That's just plain old awesome. Thanks for this!


RCT on Steam has mixed reviews, mostly related to not supporting better graphics. Interestingly, quite a few reviews on RCT on Steam point to OpenRCT2 as a better solution for your RCT fun!

Not having purchased the Steam version, I don't have an opinion on it personally.


I had RTC2: Triple Thrill Pack installed from GoG via Wine on Mac. Experience was mildly annoying mostly because of graphics. Now OpenRTC2 works wonderfully well. Thank you so much! I'll definitely recommend it.


Whenever I see IAP on paid apps I'm almost instantly turned off.

Do you know what sort of nature they are? Is the game complete without them? Do they nag about the IAP in game?


Looks like expansion packs. From the Google Play page: "PLEASE NOTE: Additional content for RollerCoaster Tycoon Classic is available via In-App Purchase, specifically the three expansion packs: Wacky Worlds, Time Twister and Toolkit. The expansion packs are the ONLY content that require an In-App Purchase and In-App Purchases are not used anywhere else in the game."

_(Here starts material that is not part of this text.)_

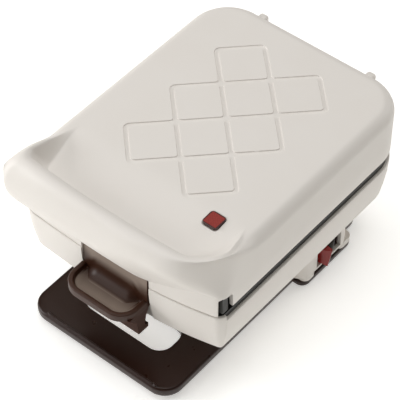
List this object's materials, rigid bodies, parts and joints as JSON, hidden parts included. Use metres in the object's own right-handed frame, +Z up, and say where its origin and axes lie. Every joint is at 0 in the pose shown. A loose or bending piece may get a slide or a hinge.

Actually, the toolkit as an IAP really pissed me off. That's the best way to design coasters.


I didn’t realise there were any! I just checked: it’s 3 expansion packs with I assume more rides and campaigns.

The game already comes with 95 campaigns that you have to unlock gradually. They’re quite varied in terms of style and goals. I’ve completed 17 so far. I bought the game last December, so I still have lots of content to play with…


It's a shame because the game uses IAP for a good reason.

But I don't blame you for being reticent, I am too.


I have the game on both iOS and Android - and the only paid purchases in it are the expansion packs, the game never ever asks you to buy them, but if you do it unlocks the content of the expansion packs, so exactly like with the original game. They are the best IAP I have seen so far.


That's great thanks. I enjoyed replaying Baldur's Gate 1 and 2 on the ipad.

What I really want next is Pharoah.


Wow, Pharaoh. That’s a while ago. Pharaoh’s gameplay deserves a modern, deeper treatment. Badly. That pathing and routing mechanic was really fun to optimize and figure out, and jived oddly well with programming. I easily invested hundreds of hours into it, and really wished you could scale the cities up further.

The Westwood alumni showed up last time there was a thread about them so Impressions alumni, if you’re reading, thanks for a great series of games (Caesar too). Kickstarter!


I worked on Pharaoh and a few other games at Impressions, though I wasn’t one of the original Caesar I, II, and III team (or Lords of Magic, etc.). Nevertheless, we keep in touch though a Facebook group. Many remain in game development. My understanding is that the Pharaoh IP is in a quagmire. I think that’s part of the reason that Tilted Mill made Children of the Nile as a separate property. Children of the Nile really was the spiritual successor to Pharaoh. The chance of Impressions alumni resurrecting any games together is slim because of the different directions we’ve gone and the chain of IP ownership issues with Sierra, Vivendi, etc. I’d love to see Pharaoh and the Caesar games on mobile devices, though!

Children of the Nile on GOG: https://www.gog.com/game/children_of_the_nile_complete?pp=fe...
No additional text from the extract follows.